My slow overturning of the stereotypes among college students continues as I begin my fall semester of my second year; my roommate has begun borrowing books from my collection. She recently finished Lisa Kleypas’ Sugar Daddy and proclaimed excitedly, “I love romance novels!” She’s moved on to Stephenie Meyer’s Twilight series, and told me she very much wants her own VILF (Vampire I’d Like to… well, you know). And I can think of countless other books, only a fraction of which I have with me, that I think she would love, and can’t wait to have her read.

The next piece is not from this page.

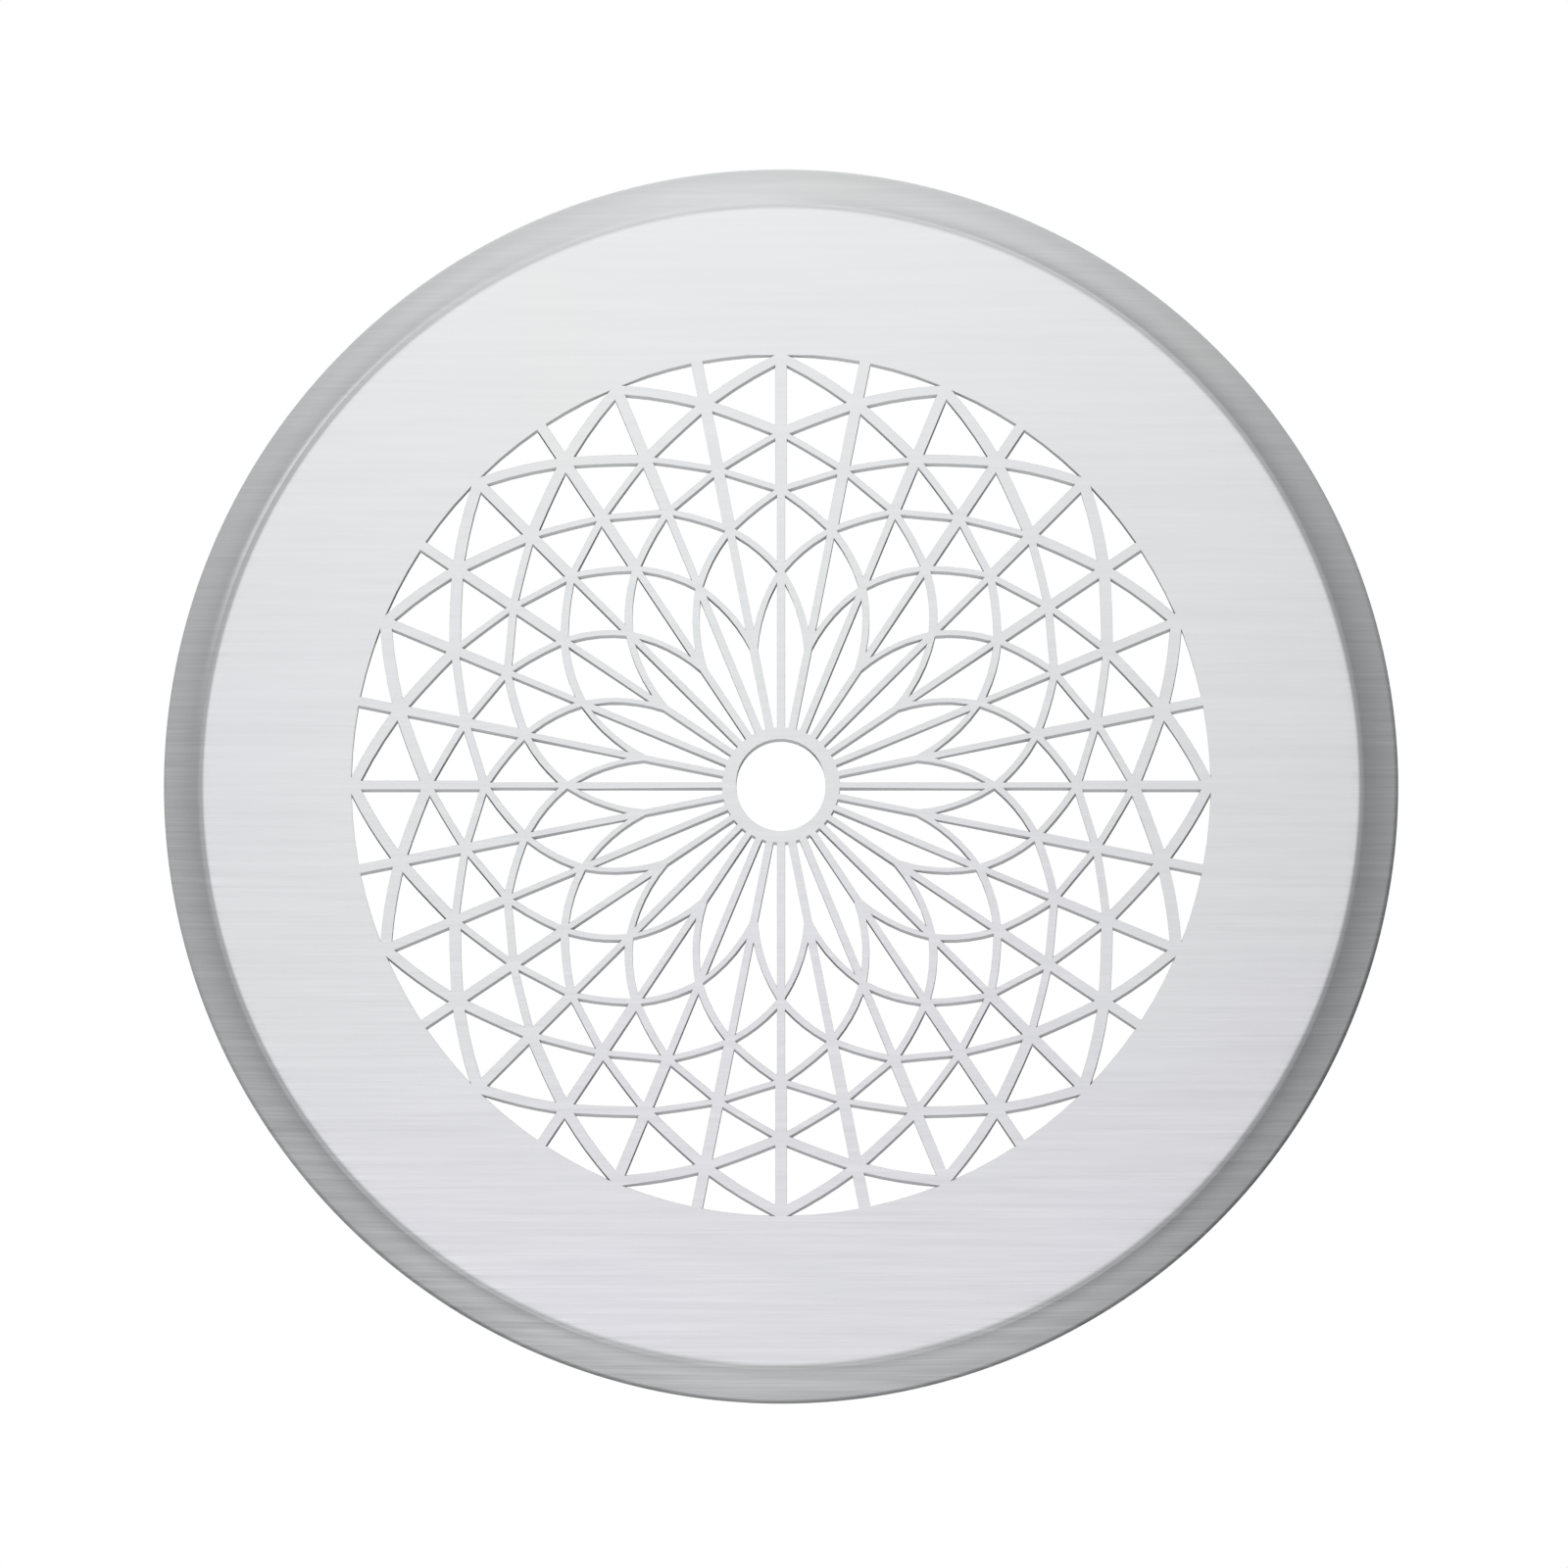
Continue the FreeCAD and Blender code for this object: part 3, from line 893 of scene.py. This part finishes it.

Even though it’s on a very small level, I’m hoping my openness might give others the confidence to actually read what they want. Like my two friends, who strictly referred to the genre as the euphemistic “literature” in public, or another one of my acquaintances whom I saw reading a Julie Garwood book and quickly shut down when I tried to talk about it, I think most romance readers are afraid to admit it publicly… and the rest of the population thus harbors the misconceptions that have plagued the genre for decades. And so the cycle continues. Will my open admittance of my love of the genre change the stereotype? No, of course not. But hopefully, when my friends and classmates later think about romance novels, if they ever do, instead of conjuring up the frumpy middle-aged cat lady they seem to think constitute the readership, they’ll have my example to consider.